Free Interconnection
Quite often we see advocates bringing their pet issues into inquiries that don’t seem to have much of a nexus. Merger reviews used to bring out demands for net neutrality (before the Title II reclassification) as well as various other demands for subsidized service and relaxation of copyright enforcement. Netflix’s main hobby horse is free interconnection because some carriers charge fees for redirecting investment. Left to their own devices, ISPs will expand connectivity at the natural borders of their networks. Similarly, Netflix would like its infrastructure to grow at its natural borders. When these borders don’t align, somebody has to pay for some new bridges and highways, and each player – Netflix and the ISPs – wants the other one to pay at least some of these costs.
So Netflix is trying to hijack the 706 inquiry to get some cheap or free interconnection capacity because “Without interconnection there is no Internet access.” That’s a bit over-simplified.
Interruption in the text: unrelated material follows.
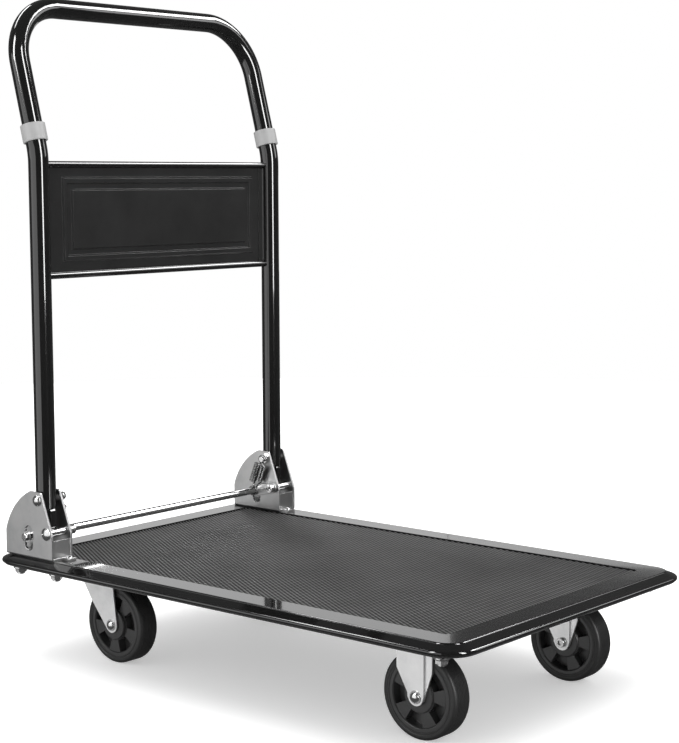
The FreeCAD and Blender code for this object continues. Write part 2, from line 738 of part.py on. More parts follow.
def hub_window(x, angle, y0, y1):
    """Pocket between two spokes: a ring sector with straight sides."""
    half_turn = math.radians(360 / SPOKES * WINDOW_SHARE / 2)

    def at(radius, turn):
        return V(x + radius * math.cos(angle + turn), y0, WHEEL_RADIUS + radius * math.sin(angle + turn))

    face = outline_face([
        at(WINDOW_IN, -half_turn), at(WINDOW_OUT, -half_turn),
        (at(WINDOW_OUT, 0), at(WINDOW_OUT, half_turn)), at(WINDOW_IN, half_turn),
        (at(WINDOW_IN, 0), at(WINDOW_IN, -half_turn)),
    ])
    return face.extrude(V(0, y1 - y0, 0))


def wheel_hub(x, y, end):
    """Plastic hub: bored boss, spokes with pockets on both sides of a thin disc, and a rim for the tyre."""
    nose = LEG_INNER - 0.4
    boss = BOSS_OUT[end]
    rim = TYRE_WIDTH / 2 - 0.5
    bore = HUB_BORE + RUN_GAP
    half = [
        (nose, bore), (nose, NOSE_RADIUS), (boss, NOSE_RADIUS), (boss, BOSS_RADIUS - 1.0),
        (boss - 1.0, BOSS_RADIUS), (SPOKE_OUT, BOSS_RADIUS), (SPOKE_OUT, WINDOW_OUT), (rim, WINDOW_OUT + 1.2),
        (rim, TYRE_INNER),
    ]
    hub = wheel_profile([(-a, r) for a, r in half] + half[::-1], x, y)
    for i in range(SPOKES):
        angle = math.radians(FIRST_WINDOW[end] + 360 / SPOKES * i)
        for way in (1.0, -1.0):
            hub = hub.cut(hub_window(x, angle, y + way * HUB_DISC / 2, y + way * 20.0))
    return hub


# ---- casters -------------------------------------------------------------------------------------
def caster_places():
    """Middle of each caster's top plate."""
    return [(x, s * WHEEL_Y) for x in (FRONT_AXLE_X, KINGPIN_X) for s in (1.0, -1.0)]


def caster_bolt_places():
    return [(x + sx * PLATE_HOLE_X, y + sy * PLATE_HOLE_Y)
            for x, y in caster_places() for sx in (1, -1) for sy in (1, -1)]


def caster_bolts():
    """Hexagonal bolts up through the caster plates, the cross members and the pan."""
    seat = CASTER_HEIGHT - PLATE_THICKNESS
    top = MAT_TOP - MAT_THICKNESS - 0.2
    bolts = []
    for x, y in caster_bolt_places():
        head = hex_prism(HEX, V(x, y, seat - 5.3), V(x, y, seat))
        bolts.append(fuse([head, rod(BOLT, V(x, y, seat), V(x, y, top))]))
    return Part.makeCompound(bolts)


def caster_plate(x, y):
    seat = CASTER_HEIGHT - PLATE_THICKNESS
    plate = rounded_plate(PLATE_LENGTH, PLATE_WIDTH, 8.0, seat, CASTER_HEIGHT, (x, y))
    for sx in (1, -1):
        for sy in (1, -1):
            hole = Part.makeCylinder(BOLT + 0.1, 10, V(x + sx * PLATE_HOLE_X, y + sy * PLATE_HOLE_Y, seat - 5))
            plate = plate.cut(hole)
    return plate


def tapered_leg(rear, front, top, shoulder, y0, y1, x):
    """Upright plate above an axle at x, tapered below the shoulder to a round end about the axle."""
    end = LEG_END
    low = WHEEL_RADIUS - end * 0.44
    face = outline_face([
        V(x - rear, y0, top), V(x - rear, y0, shoulder), V(x - end * 0.9, y0, low),
        (V(x, y0, WHEEL_RADIUS - end), V(x + end * 0.9, y0, low)),
        V(x + front, y0, shoulder), V(x + front, y0, top),
    ])
    return face.extrude(V(0, y1 - y0, 0))


def slab(x0, x1, ya, yb):
    """Full-height block between two planes given in either order."""
    return box(x0, x1, min(ya, yb), max(ya, yb), 0, CASTER_HEIGHT)


def rigid_leg(x, y, side):
    """One leg of a rigid fork, with its middle strip pressed outwards."""
    strip = 11.0
    wing = y + side * (LEG_INNER - LEG_STEP)
    wing_out = wing + side * LEG_SHEET
    out = y + side * (LEG_INNER + LEG_SHEET)
    whole = tapered_leg(LEG_REAR, LEG_FRONT, CASTER_HEIGHT - PLATE_THICKNESS, 79.0, wing, out, x)
    keep = [slab(x - 30, x - strip, wing, wing_out), slab(x + strip, x + 30, wing, wing_out),
            slab(x - strip, x + strip, y + side * LEG_INNER, out)]
    for wall in (x - strip, x + strip - LEG_SHEET):
        keep.append(slab(wall, wall + LEG_SHEET, wing, out))
    return whole.common(fuse(keep))


def rigid_fork(y):
    """Rigid fork: top plate and two legs."""
    x = FRONT_AXLE_X
    fork = fuse([caster_plate(x, y), rigid_leg(x, y, 1.0), rigid_leg(x, y, -1.0)])
    return fork.cut(y_rod(BOLT + 0.1, x, WHEEL_RADIUS, y - 40, y + 40))


def swivel_plate(y):
    """Top plate of a swivel caster, with the upper ball race under it."""
    x = KINGPIN_X
    seat = CASTER_HEIGHT - PLATE_THICKNESS
    race_low = CROWN_TOP + RACE_HEIGHT + 2 * (BALL_RADIUS + BALL_GAP)
    race = ring(RACE_RADIUS + 7, RACE_RADIUS - 8, V(x, y, race_low), V(x, y, seat))
    cap = ring(RACE_RADIUS + 9, RACE_RADIUS + 4, V(x, y, race_low - 5), V(x, y, seat))
    plate = fuse([caster_plate(x, y), race, cap])
    return plate.cut(rod(KINGPIN_RADIUS, V(x, y, race_low - 10), V(x, y, CASTER_HEIGHT + 5)))


def kingpins():
    """Rivets that hold the swivel forks up to their top plates."""
    pins = []
    for s in (1.0, -1.0):
        y = s * WHEEL_Y
        low = CROWN_TOP - CROWN_SHEET - 3.8
        head = Part.makeCone(6.5, 9.0, 3.5, V(KINGPIN_X, y, low))
        pins.append(fuse([head, rod(KINGPIN_RADIUS, V(KINGPIN_X, y, low), V(KINGPIN_X, y, CASTER_HEIGHT))]))
    return Part.makeCompound(pins)


def swivel_balls(y):
    at = CROWN_TOP + RACE_HEIGHT + BALL_RADIUS + BALL_GAP
    balls = []
    for i in range(BALLS):
        angle = 2 * math.pi * i / BALLS
        place = V(KINGPIN_X + RACE_RADIUS * math.cos(angle), y + RACE_RADIUS * math.sin(angle), at)
        balls.append(Part.makeSphere(BALL_RADIUS, place))
    return Part.makeCompound(balls)


def swivel_fork(y):
    """Swivel fork: round crown with the lower race, and two slanted legs."""
    x = KINGPIN_X
    axle = x + TRAIL
    crown_low = CROWN_TOP - CROWN_SHEET
    half = LEG_INNER + LEG_SHEET
    crown = rod(31.0, V(x, y, crown_low), V(x, y, CROWN_TOP))
    bridge = box(x - 28.0, x + 33.0, y - half, y + half, crown_low, CROWN_TOP)
    race = ring(RACE_RADIUS + 3.5, RACE_RADIUS - 8, V(x, y, CROWN_TOP), V(x, y, CROWN_TOP + RACE_HEIGHT))
    pieces = [crown, bridge, race]
    for side in (1.0, -1.0):
        y0 = y + side * LEG_INNER
        face = outline_face([
            V(x - 28.0, y0, CROWN_TOP), V(x - 18.0, y0, 96.0), V(x - 5.0, y0, 77.0),
            V(axle - 8.2, y0, WHEEL_RADIUS - 5.7),
            (V(axle, y0, WHEEL_RADIUS - 10.0), V(axle + 9.9, y0, WHEEL_RADIUS + 1.4)),
            V(x + 34.5, y0, 97.0), V(x + 33.0, y0, CROWN_TOP),
        ])
        pieces.append(face.extrude(V(0, side * LEG_SHEET, 0)))
    fork = fuse(pieces)
    fork = fork.cut(rod(KINGPIN_RADIUS + RUN_GAP, V(x, y, crown_low - 5), V(x, y, CROWN_TOP + 20)))
    return fork.cut(y_rod(BOLT + 0.1, axle, WHEEL_RADIUS, y - 40, y + 40))


def axle_bolt(x, side):
    """Bolt through a fork from its outer side, with a small round head."""
    inner = side * (WHEEL_Y - LEG_INNER - LEG_SHEET)
    outer = side * (WHEEL_Y + LEG_INNER + LEG_SHEET + AXLE_WASHER)
    head = dome_head(5.8, 3.2, V(x, outer, WHEEL_RADIUS), V(0, side, 0))
    return fuse([head, rod(BOLT, V(x, inner - side * AXLE_THREAD, WHEEL_RADIUS), V(x, outer, WHEEL_RADIUS))])


def axle_nut(x, side):
    """Washer under the bolt's head, and the barrel nut on the inner side of the fork."""
    outer = V(x, side * (WHEEL_Y + LEG_INNER + LEG_SHEET), WHEEL_RADIUS)
    inner = V(x, side * (WHEEL_Y - LEG_INNER - LEG_SHEET), WHEEL_RADIUS)
    washer = ring(7.5, BOLT, outer, outer + Y * (side * AXLE_WASHER))
    nut = barrel_nut(inner, inner - Y * (side * AXLE_NUT_LENGTH), 6.0, AXLE_THREAD)
    return Part.makeCompound([washer, nut])


def axle_sleeve(x, side):
    """Steel tube between the fork's legs, which the hub turns on."""
    y = side * WHEEL_Y
    start = V(x, y - LEG_INNER, WHEEL_RADIUS)
    return ring(HUB_BORE, BOLT + HOLE_GAP, start, start + Y * (2 * LEG_INNER))


# ---- all nodes -----------------------------------------------------------------------------------
def save_deck():
    save(deck_shell(), "deck_shell")
    save(deck_mat(), "deck_mat")
    save(cross_members(), "cross_members")
    save(deck_stiffeners(), "deck_stiffeners")
    save(rail_studs(), "rail_studs")
    save(deck_nuts(), "deck_nuts")
    for name, side in SIDES.items():
        save(mirrored(side_rail(), side), "side_rail_" + name)


def save_brackets():
    for name, side in SIDES.items():
        save(mirrored(bracket(), side), "bracket_" + name)
    save(bracket_bolts(), "bracket_bolts")
    save(tab_screws(), "tab_screws")
    save(both_sides(cross_bolt(LEVER_X, LEVER_Z, 8.0, 3.4, LEVER_NUT_Y - LEVER_THREAD)), "lever_bolts")
    save(both_sides(cross_bolt(PIVOT_X, PIVOT_Z, 7.0, 5.0, SPRING_Y - 3.0)), "handle_bolts")
    save(pivot_nuts(), "pivot_nuts")
    save(pivot_spacers(), "pivot_spacers")


def save_handle():
    for name, side in SIDES.items():
        save(mirrored(lower_tube(), side), "lower_tube_" + name)
        save(mirrored(collar(), side), "collar_" + name)
        save(mirrored(handle_foot(), side), "handle_foot_" + name)
    save(upper_loop(), "upper_loop")
    save(back_panel(), "back_panel")
    save(panel_rails(), "panel_rails")


def save_lock():
    save(foot_bar(), "foot_bar")
    save(bar_clips(), "bar_clips")
    for name, side in SIDES.items():
        save(mirrored(lock_lever(), side), "lock_lever_" + name)
        save(mirrored(lock_springs(), side), "lock_springs_" + name)


def save_casters():
    save(caster_bolts(), "caster_bolts")
    save(kingpins(), "kingpins")
    rear_x = KINGPIN_X + TRAIL
    for kind, maker in (("bolts", axle_bolt), ("nuts", axle_nut), ("sleeves", axle_sleeve)):
        pair = Part.makeCompound([maker(FRONT_AXLE_X, side) for side in SIDES.values()])
        save(pair, "front_axle_" + kind)
    for name, side in SIDES.items():
        y = side * WHEEL_Y
        save(rigid_fork(y), "rigid_fork_" + name)
        save(swivel_plate(y), "swivel_plate_" + name)
        save(swivel_fork(y), "swivel_fork_" + name)
        save(swivel_balls(y), "swivel_balls_" + name)
        save(axle_bolt(rear_x, side), "rear_axle_bolt_" + name)
        save(axle_nut(rear_x, side), "rear_axle_nut_" + name)
        save(axle_sleeve(rear_x, side), "rear_axle_sleeve_" + name)
        for end, x in (("front", FRONT_AXLE_X), ("rear", rear_x)):
            save(wheel_hub(x, y, end), "hub_" + end + "_" + name)
            save(tyre(x, y), "tyre_" + end + "_" + name)


os.makedirs("parts", exist_ok=True)
save_deck()
save_brackets()
save_handle()
save_lock()
save_casters()
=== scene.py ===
"""Folding platform cart: finishes, fine detail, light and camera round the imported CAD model.

Lengths are metres, apart from the named sizes that say millimetres.
"""

import json
import math

import bmesh
import bpy
from mathutils import Matrix, Vector


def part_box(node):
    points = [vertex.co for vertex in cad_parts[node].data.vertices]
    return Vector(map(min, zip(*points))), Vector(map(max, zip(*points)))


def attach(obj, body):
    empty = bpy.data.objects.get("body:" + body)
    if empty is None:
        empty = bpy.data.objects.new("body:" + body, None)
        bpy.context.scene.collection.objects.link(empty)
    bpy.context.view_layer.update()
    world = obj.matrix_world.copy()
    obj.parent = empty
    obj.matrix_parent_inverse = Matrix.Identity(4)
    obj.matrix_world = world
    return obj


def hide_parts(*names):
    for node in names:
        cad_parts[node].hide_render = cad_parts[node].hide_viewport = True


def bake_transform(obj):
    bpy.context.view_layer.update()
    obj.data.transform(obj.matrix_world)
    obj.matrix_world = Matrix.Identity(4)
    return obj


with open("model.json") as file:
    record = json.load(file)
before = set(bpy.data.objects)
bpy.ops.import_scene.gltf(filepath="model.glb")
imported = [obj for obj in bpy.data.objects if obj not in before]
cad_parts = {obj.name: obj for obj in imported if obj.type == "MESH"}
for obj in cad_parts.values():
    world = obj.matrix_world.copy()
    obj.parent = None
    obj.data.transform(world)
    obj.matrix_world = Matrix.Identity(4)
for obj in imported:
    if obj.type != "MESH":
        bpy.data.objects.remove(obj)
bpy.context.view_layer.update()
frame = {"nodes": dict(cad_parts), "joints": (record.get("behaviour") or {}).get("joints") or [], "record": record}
NODES = frame["nodes"]
BODIES = frame["record"]["behaviour"]["bodies"]
BODY_OF = {node: body for body, members in BODIES.items() for node in members}
SIDES = {"left": 1.0, "right": -1.0}
MM = 0.001

# Mat pattern and edge, in millimetres apart from the angle of its rows to the deck's length.
MAT_PITCH = 4.8
MAT_ROW_DEG = 30.0
MAT_RELIEF = 1.3
MAT_NOTCH = 0.35
MAT_EDGE = 0.9
MAT_CORNER = 4.6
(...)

Finally, Netflix wants wireless broadband to run at 10 Mbps or faster, so don’t be surprised if we see another round of “table stakes” call-and-response.
Conclusion
The non-network Internet services such as Netflix and Google made out like bandits in the FCC’s Open Internet Order, but there is still more that they’d like the FCC to do for them. Not only are the pending rulemakings on privacy and set top boxes opportunities for additional favors, even routine inquiries such as the annual Broadband Progress Report have become politicized. While I’d like the FCC to stick to its knitting, when it’s being pressured by favored constituencies it rarely says “no”.